Wednesday, October 13, 2010

LONG BEACH SCHOOLCHILDREN ARE A MODEL FOR HEALTHY EATING: The mayor, a congresswoman, a county supervisor and Healthth & Human Services Secretary Kathleen Sebelius on hand for unveiling of a new salad bar at Fremont Elementary School and to see the organic garden.

By Mary MacVean, Los Angeles Times |http://lat.ms/9j8FVZ

Salad days

Students chat with Health and Human Services Secretary Kathleen Sebelius at the school's salad bar, which was created with the help of a chef. (Mark Boster / Los Angeles Times / October 12, 2010

October 13, 2010 - At least for one day, the students at Fremont Elementary School in Long Beach could be heard chanting, "Salad! Salad! Salad!" before lunch Tuesday.

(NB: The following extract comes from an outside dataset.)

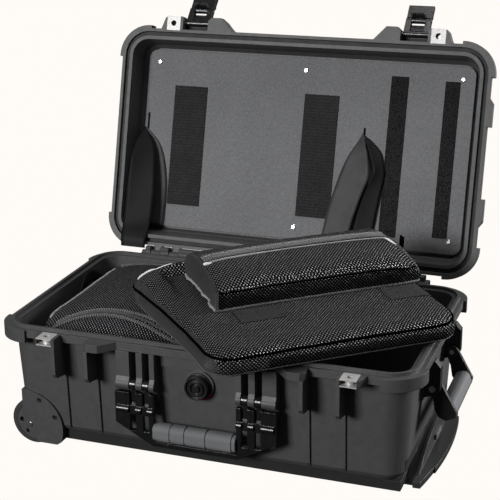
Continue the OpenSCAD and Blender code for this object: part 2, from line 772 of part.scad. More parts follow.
// Lever whose nose hooks under the base's flange
module latch_lever() {
    inner = latch_half - leg_w - gap;
    difference() {
        union() {
            rod_x(latch_x - inner, latch_x + inner, rivet_y, rivet_z, 4);
            side_profile(latch_x - inner, latch_x + inner)
                polygon([[rivet_y - 4, rivet_z], [rivet_y - 4, rivet_z - 8], [rivet_y + 4, rivet_z - 8],
                    [-flange_d + 5, flange_z - 2.5], [-flange_d + 5, flange_z - 0.8], [-flange_d - 0.8, flange_z - 0.8], [rivet_y + 4, rivet_z]]);
            side_profile(latch_x - latch_half, latch_x + latch_half) difference() {
                polygon([[rivet_y - 4.5, rivet_z - 4.6], [rivet_y - 6, rivet_z - 23], [rivet_y - 5, rivet_z - 25],
                    [rivet_y - 1, rivet_z - 25], [rivet_y + 0.5, rivet_z - 23], [rivet_y + 1, rivet_z - 4.6]]);
            }
            // Bar across the lever
            rod_x(latch_x - latch_half, latch_x + latch_half, rivet_y - 4.2, rivet_z - 8, 1.8);
        }
        rod_x(latch_x - latch_half - cut, latch_x + latch_half + cut, rivet_y, rivet_z, 1.5 + fit);
    }
}

module latch_left_link() { color([0.12, 0.12, 0.125]) latch_pose() mirror([1, 0, 0]) latch_link(); }
module latch_right_link() { color([0.12, 0.12, 0.125]) latch_pose() latch_link(); }
module latch_left_rivet() { color([0.6, 0.6, 0.62]) latch_pose() mirror([1, 0, 0]) latch_rivet(); }
module latch_right_rivet() { color([0.6, 0.6, 0.62]) latch_pose() latch_rivet(); }
module latch_left_lever() { color([0.12, 0.12, 0.125]) latch_pose() mirror([1, 0, 0]) latch_lever(); }
module latch_right_lever() { color([0.12, 0.12, 0.125]) latch_pose() latch_lever(); }

// Frame of the front handle, hanging folded
grip_half = front_grip_l / 2;
arm_in = front_arm_x - 18.5;
arm_out = front_arm_x + 27.5;
grip_z = front_bottom_z + front_bar + 13;
knuckle_spans = [[-16.5, -8.5], [0.5, 8.5]];
module front_handle_frame() {
    color([0.13, 0.13, 0.135])
    difference() {
        union() {
            difference() {
                front_profile(front_pivot_y - front_plate_t, front_pivot_y) difference() {
                    polygon([[-arm_out, front_pivot_z - 9], [-arm_out, front_bottom_z + 26], [-arm_in - 5, front_bottom_z + 4],
                        [-grip_half - 2, front_bottom_z], [grip_half + 2, front_bottom_z], [arm_in + 5, front_bottom_z + 4],
                        [arm_out, front_bottom_z + 26], [arm_out, front_pivot_z - 9], [arm_in - 4, front_pivot_z - 9],
                        [arm_in - 4, grip_z + 6], [-arm_in + 4, grip_z + 6], [-arm_in + 4, front_pivot_z - 9]]);
                    // Open slots below the raised bar
                    for (s = [-1, 1], x = front_slots)
                        translate([s * (front_arm_x + x) - slot_w / 2, front_bottom_z + 17])
                            square([slot_w, arm_bar_z - front_bottom_z - 23]);
                    // Room for the grip round its core
                    translate([-grip_half, front_bottom_z + front_bar]) square([2 * grip_half, grip_z - 6 - front_bottom_z - front_bar]);
                }
                // Recesses above the raised bar
                both_x() for (x = front_slots)
                    translate([front_arm_x + x - slot_w / 2, front_pivot_y - front_plate_t - cut, arm_bar_z + 6])
                        cube([slot_w, front_plate_t - 2.5 + cut, 40]);
            }
            both_x() for (s = knuckle_spans) {
                rod_x(front_arm_x + s[0] + gap, front_arm_x + s[1] - gap, front_pivot_y, front_pivot_z, front_barrel_r);
                side_profile(front_arm_x + s[0] + gap, front_arm_x + s[1] - gap)
                    polygon([[front_pivot_y - 2.5, front_pivot_z], [front_pivot_y, front_pivot_z],
                        [front_pivot_y, front_pivot_z - 12], [front_pivot_y - 2.5, front_pivot_z - 12]]);
            }
            // Raised bar across each arm
            both_x() for (x = [-18.5, -3.5, 17])
                rod_x(front_arm_x + x - (x > 0 ? 8 : 3.6), front_arm_x + x + (x > 0 ? 8 : 3.6), front_pivot_y - front_plate_t + 1, arm_bar_z, 4.6);
        }
        both_x() rod_x(front_arm_x - 25, front_arm_x + 25, front_pivot_y, front_pivot_z, front_pin_r + fit);
    }
}

module front_handle_grip() {
    color([0.42, 0.43, 0.44])
    difference() {
        union() {
            translate([-grip_half + 5, front_pivot_y - front_plate_t / 2, grip_z]) rotate([90, 0, 90])
                linear_extrude(front_grip_l - 10) rounded(9.5, 11.5, 8);
            // Slimmer ends
            translate([-grip_half + gap, front_pivot_y - front_plate_t / 2, grip_z]) rotate([90, 0, 90])
                linear_extrude(front_grip_l - 2 * gap) rounded(8.3, 10.3, 7);
        }
        // Grooves between the fingers
        for (x = [-30, -11, 16])
            translate([x, front_pivot_y - front_plate_t / 2, grip_z]) rotate([0, 90, 0]) difference() {
                translate([0, 0, -1]) cylinder(h = 2, r = 20, $fn = 48);
                translate([0, 0, -2]) rotate([0, 0, 90]) linear_extrude(4) rounded(8.5, 10.5, 7.2);
            }
        translate([-grip_half - cut, front_pivot_y - front_plate_t, grip_z - 6]) cube([2 * grip_half + 2 * cut, front_plate_t, 12]);
    }
}

// End handle, hanging outward from its brackets
module end_handle_place() {
    translate([end_pivot_x, 0, end_pivot_z]) rotate([0, -end_lean, 0]) children();
}

module end_handle_frame() {
    color([0.1, 0.1, 0.105])
    end_handle_place() {
        difference() {
            union() {
                both_y() front_profile(end_arm_y - arm_t / 2, end_arm_y + arm_t / 2) {
                    circle(8, $fn = 48);
                    polygon([[-8, 0], [-8.5, -end_drop + 22], [-12, -end_drop + 8], [-11, -end_drop - 2], [-5, -end_drop - 9],
                        [8, -end_drop - 9], [12, -end_drop - 3], [8, 0]]);
                }
                translate([-3.5, -end_arm_y, -end_drop - 5]) cube([7, 2 * end_arm_y, 8]);
            }
            rod_y(-end_arm_y - arm_t, end_arm_y + arm_t, 0, 0, end_pin_r + fit);
        }
    }
}

module end_handle_grip() {
    color([0.5, 0.5, 0.51])
    end_handle_place() difference() {
        translate([0.5, end_arm_y - arm_t / 2 - gap, -end_drop]) rotate([90, 0, 0])
            linear_extrude(2 * (end_arm_y - arm_t / 2 - gap)) rounded(10, 11, 8);
        translate([-3.5, -end_arm_y, -end_drop - 5]) cube([7, 2 * end_arm_y, 8]);
    }
}

trolley_back = trolley_x + 4;
module trolley_inner_tubes() {
    color([0.7, 0.7, 0.72])
    both_y() difference() {
        rod_x(tube_left + 15, trolley_x, tube_y, tube_z, tube_r);
        rod_x(tube_left + 14, trolley_x - 10, tube_y, tube_z, tube_r - 1.2);
    }
}

module trolley_grip() {
    color([0.12, 0.12, 0.125])
    difference() {
        union() {
            // Arched back plate
            side_profile(trolley_x, trolley_back) {
                intersection() {
                    translate([0, web_top - web_r]) circle(web_r, $fn = 96);
                    translate([-web_half, lip_z]) square([2 * web_half, web_top]);
                }
                for (s = [-1, 1])
                    translate([s * tube_y - 9, 1.5]) square([18, lip_z]);
            }
            // Bowed lip
            translate([0, 0, lip_z]) linear_extrude(lip_t) {
                intersection() {
                    translate([trolley_back + 17 - 576, 0]) circle(576, $fn = 96);
                    translate([trolley_x, -117]) square([60, 234]);
                }
                intersection() {
                    translate([trolley_back + 19 - 576, 0]) circle(576, $fn = 96);
                    translate([trolley_x, -74]) square([60, 148]);
                }
            }
        }
        translate([trolley_x - cut, -19, lip_z + lip_t + 4]) cube([cut + 3.2, 38, 12]);
        translate([trolley_x - cut, -15, lip_z + lip_t + 6]) cube([10, 30, 8]);
    }
}

module trolley_button() {
    color([0.3, 0.3, 0.31])
    {
        translate([trolley_x + 2.1, -18.5, lip_z + lip_t + 4.5]) cube([0.8, 37, 11]);
        translate([trolley_x + 2.5, -14.7, lip_z + lip_t + 6.3]) cube([4.5, 29.4, 7.4]);
    }
}

// One wheel: a tyre on a spoked hub with two bearings
module tyre(side) {
    color([0.1, 0.1, 0.1])
    rotate_wheel(side) difference() {
        cylinder(h = wheel_w, r = wheel_r, center = true, $fn = 96);
        cylinder(h = wheel_w + 2, r = hub_r, center = true, $fn = 96);
        for (z = [-1, 1])
            translate([0, 0, z * (wheel_w / 2)]) difference() {
                cylinder(h = 3, r = wheel_r + 2, center = true, $fn = 96);
                cylinder(h = 4, r = wheel_r - 1.5, center = true, $fn = 96);
            }
    }
}

module rotate_wheel(side) {
    translate([-wheel_x, side * wheel_y, wheel_z]) rotate([90, 0, 0]) children();
}

bearing_r = 11;
bearing_w = 7;
module wheel_hub(side) {
    color([0.3, 0.3, 0.31])
    rotate_wheel(side) difference() {
        cylinder(h = wheel_w - 1, r = hub_r, center = true, $fn = 96);
        cylinder(h = wheel_w + 2, r = 7, center = true, $fn = 48);
        for (z = [-1, 1])
            translate([0, 0, z * (wheel_w / 2 - bearing_w / 2)]) cylinder(h = bearing_w + 1, r = bearing_r, center = true, $fn = 48);
        for (a = [0 : 60 : 300])
            rotate(a) translate([17, 0, 0]) cylinder(h = wheel_w + 2, r = 3.6, center = true, $fn = 48);
    }
}

module wheel_bearings(side) {
    color([0.65, 0.65, 0.67])
    rotate_wheel(side) for (z = [-1, 1])
        translate([0, 0, z * (wheel_w / 2 - bearing_w / 2 - 0.5)]) difference() {
            cylinder(h = bearing_w, r = bearing_r, center = true, $fn = 48);
            cylinder(h = bearing_w + 2, r = axle_r + fit, center = true, $fn = 48);
        }
}

module wheel_front_tyre() { tyre(-1); }
module wheel_rear_tyre() { tyre(1); }
module wheel_front_hub() { wheel_hub(-1); }
module wheel_rear_hub() { wheel_hub(1); }
module wheel_front_bearings() { wheel_bearings(-1); }
module wheel_rear_bearings() { wheel_bearings(1); }

// Sleeve lies across the rim, its far side a little higher
sleeve_front = [51.8, -248.7];
sleeve_yaw = 41.1;
sleeve_tilt = 4.7;
module on_sleeve() {
    translate([sleeve_front[0], sleeve_front[1], rim_z + bead_h + gap + 0.5]) rotate([0, 0, sleeve_yaw]) rotate([sleeve_tilt, 0, 0]) children();
}

module laptop_sleeve() {
    color([0.12, 0.12, 0.13])
    on_sleeve() translate([sleeve_l / 2, sleeve_w / 2, 0]) linear_extrude(sleeve_t)
        rounded(sleeve_l / 2, sleeve_w / 2, 26);
}

pouch_x = 49;
pouch_y = 108;
module sleeve_patches() {
    color([0.05, 0.05, 0.055])
    on_sleeve() for (p = [[pouch_x + 21, 61], [pouch_x + 215, 52]])
        translate([p[0], pouch_y - 11, sleeve_t]) cube([p[1], 10.5, 1]);
}

module accessory_pouch() {
    color([0.1, 0.1, 0.105])
    on_sleeve() translate([pouch_x, pouch_y, sleeve_t + gap]) rotate([90, 0, 90]) linear_extrude(pouch_l)
        polygon([[0, 0], [0, pouch_h * 0.64], [pouch_w * 0.32, pouch_h * 0.92], [pouch_w * 0.55, pouch_h],
            [pouch_w * 0.88, pouch_h * 0.98], [pouch_w, pouch_h * 0.7], [pouch_w, 0]]);
}

module pouch_puller() {
    color([0.6, 0.6, 0.62])
    on_sleeve() translate([pouch_x + pouch_l + gap, pouch_y + pouch_w * 0.5, sleeve_t + pouch_h * 0.62]) cube([2, 9, 14]);
}

base_shell();
base_padlock_inserts();
hinge_pins();
front_handle_pins();
end_handle_brackets();
end_handle_pins();
trolley_outer_tubes();
wheel_housing_front();
wheel_housing_rear();
housing_screws();
axle_front();
axle_rear();
valve_body();
valve_nut();
organizer_bag();
organizer_loop();
lid_shell();
lid_seal();
lid_panel();
panel_screws();
loop_patch_left();
loop_patch_middle();
hook_strip_inner();
hook_strip_outer();
strap_left();
strap_right();
lid_padlock_inserts();
latch_pins();
latch_left_link();
latch_left_rivet();
latch_left_lever();
latch_right_link();
latch_right_rivet();
latch_right_lever();
front_handle_frame();
front_handle_grip();
end_handle_frame();
end_handle_grip();
trolley_inner_tubes();
trolley_grip();
trolley_button();
wheel_front_tyre();
wheel_front_hub();
wheel_front_bearings();
wheel_rear_tyre();
wheel_rear_hub();
wheel_rear_bearings();
valve_knob();
valve_ring();
laptop_sleeve();
sleeve_patches();
accessory_pouch();
pouch_puller();
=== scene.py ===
# Looks of the open hard case: materials, padded bag, sleeve and pouch, straps, light and camera.
import math

import bmesh
import bpy
from mathutils import Matrix, Vector
from mathutils.bvhtree import BVHTree


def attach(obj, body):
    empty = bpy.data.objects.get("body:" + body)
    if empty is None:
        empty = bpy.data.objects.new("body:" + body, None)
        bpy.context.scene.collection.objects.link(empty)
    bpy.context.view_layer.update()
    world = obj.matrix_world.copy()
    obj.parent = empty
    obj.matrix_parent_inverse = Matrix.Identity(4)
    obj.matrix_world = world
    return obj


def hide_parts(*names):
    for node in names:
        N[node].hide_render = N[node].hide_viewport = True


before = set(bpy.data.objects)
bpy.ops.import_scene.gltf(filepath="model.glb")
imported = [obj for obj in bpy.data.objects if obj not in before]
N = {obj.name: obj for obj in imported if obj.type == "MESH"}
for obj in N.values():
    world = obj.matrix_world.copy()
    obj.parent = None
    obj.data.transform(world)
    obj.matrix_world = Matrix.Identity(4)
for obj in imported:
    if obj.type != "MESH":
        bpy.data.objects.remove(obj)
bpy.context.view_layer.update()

SCENE = bpy.context.scene
MM = 0.001

# Frames of reference
HINGE = (168.3, 164.6)
LID_OPEN = 105.3
SLEEVE_AT = (0.0518, -0.2487, 0.1728)
SLEEVE_YAW = 41.1
SLEEVE_TILT = 4.7


def lid_matrix():
    hinge = Matrix.Translation((0, HINGE[0] * MM, HINGE[1] * MM))
    return hinge @ Matrix.Rotation(math.radians(-LID_OPEN), 4, "X") @ hinge.inverted()


def sleeve_matrix():
    return (
        Matrix.Translation(SLEEVE_AT)
        @ Matrix.Rotation(math.radians(SLEEVE_YAW), 4, "Z")
        @ Matrix.Rotation(math.radians(SLEEVE_TILT), 4, "X")
    )


LID = lid_matrix()
SLEEVE = sleeve_matrix()


# Materials
def new_material(name):
    m = bpy.data.materials.new(name)
    m.use_nodes = True
    nt = m.node_tree
    for n in list(nt.nodes):
        nt.nodes.remove(n)
    out = nt.nodes.new("ShaderNodeOutputMaterial")
    b = nt.nodes.new("ShaderNodeBsdfPrincipled")
    nt.links.new(b.outputs["BSDF"], out.inputs["Surface"])
    return m, nt, b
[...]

Maybe it helped that they had an audience, including their principal, the Long Beach mayor, a congresswoman, a county supervisor and U.S. Health and Human Services Secretary Kathleen Sebelius.

And maybe it helps that teachers and food services staff, parents and a volunteer chef had all worked to put the salad bar in place and will help keep it going.

Sebelius visited Fremont, a high-achieving school of about 400 students in Belmont Heights, to show it off as a model for healthy eating and to promote First Lady Michelle Obama's "Let's Move" initiative to solve the childhood obesity epidemic.

In addition to the salad bar, which debuted Tuesday, the school has an organic garden and a fourth-grade program on taste, nutrition and cooking. A fundraising jog-a-thon is scheduled for next week; the school shies away from candy sales, Principal Mark Hammond said.

"It's all tied together. The education program with the fourth-graders helps them see what's good for them," Hammond said.

Sebelius stopped at the garden to talk to students and taste a green bean and a basil flower, given to her by fifth-grader Gracie McIlvaine. "They taste really good," Gracie said. "Like basil. She really liked it."

Chef Paul Buchanan of Primal Alchemy, a Long Beach catering company, gave some tips on making pesto and told her he hopes eventually that food harvested from the garden will go to the school's salad bar.

Sebelius noted that for many children, school food comprises half the calories they eat in a day. "A lot of them would prefer fresh foods if they knew about them," she said.

Later, she acknowledged that school districts need more money to provide fresh, healthy food. The National School Lunch Program feeds about 30 million children, and the federal government reimburses schools less than $3 per lunch for every child whose family meets income qualifications.

Many school food advocates have called for an increase in those rates, including chef Alice Waters, who has advocated $5 per child, but Sebelius said such an increase was not on the horizon.

Instead, she said, schools need to turn to foundations, local farms, businesses and parents for help in making the best use of what they have. Getting kids to eat better, she said, is a matter of "our national security."

Buchanan, whose daughter Skye is in fourth-grade at the school, has been working with Fremont for 11 years. He runs a program that introduces students to taste, label-reading and manners. The students shop at a farmers market, prepare food and sit down to a meal.

"Eleven years ago, 90% of the room drank sodas. And maybe one in 30 had been to the farmers market. Now, more than half have been to the market, and less than half drink regular sodas," Buchanan said in an interview. "It's made a huge impact."

Another school in the Long Beach district had a salad bar a few years ago, "but we were unable to sustain it," said Cecelia Slater, the district's nutrition services director. She has hopes for Fremont, in part because the school has parents willing to help out.

The school's new salad bar also has its own ambassadors, fourth- and fifth-graders who wore green arm bands with pictures of produce on them for Tuesday's event.

The ambassadors all said they like salad and try to eat healthy, and Reno Costanza, a fourth-grader, thinks they'll get "lots of kids" to change their habits.

"Do you know how they make chicken nuggets?" asked ambassador Brandon Bennett, also a fourth-grader. "You don't want to know."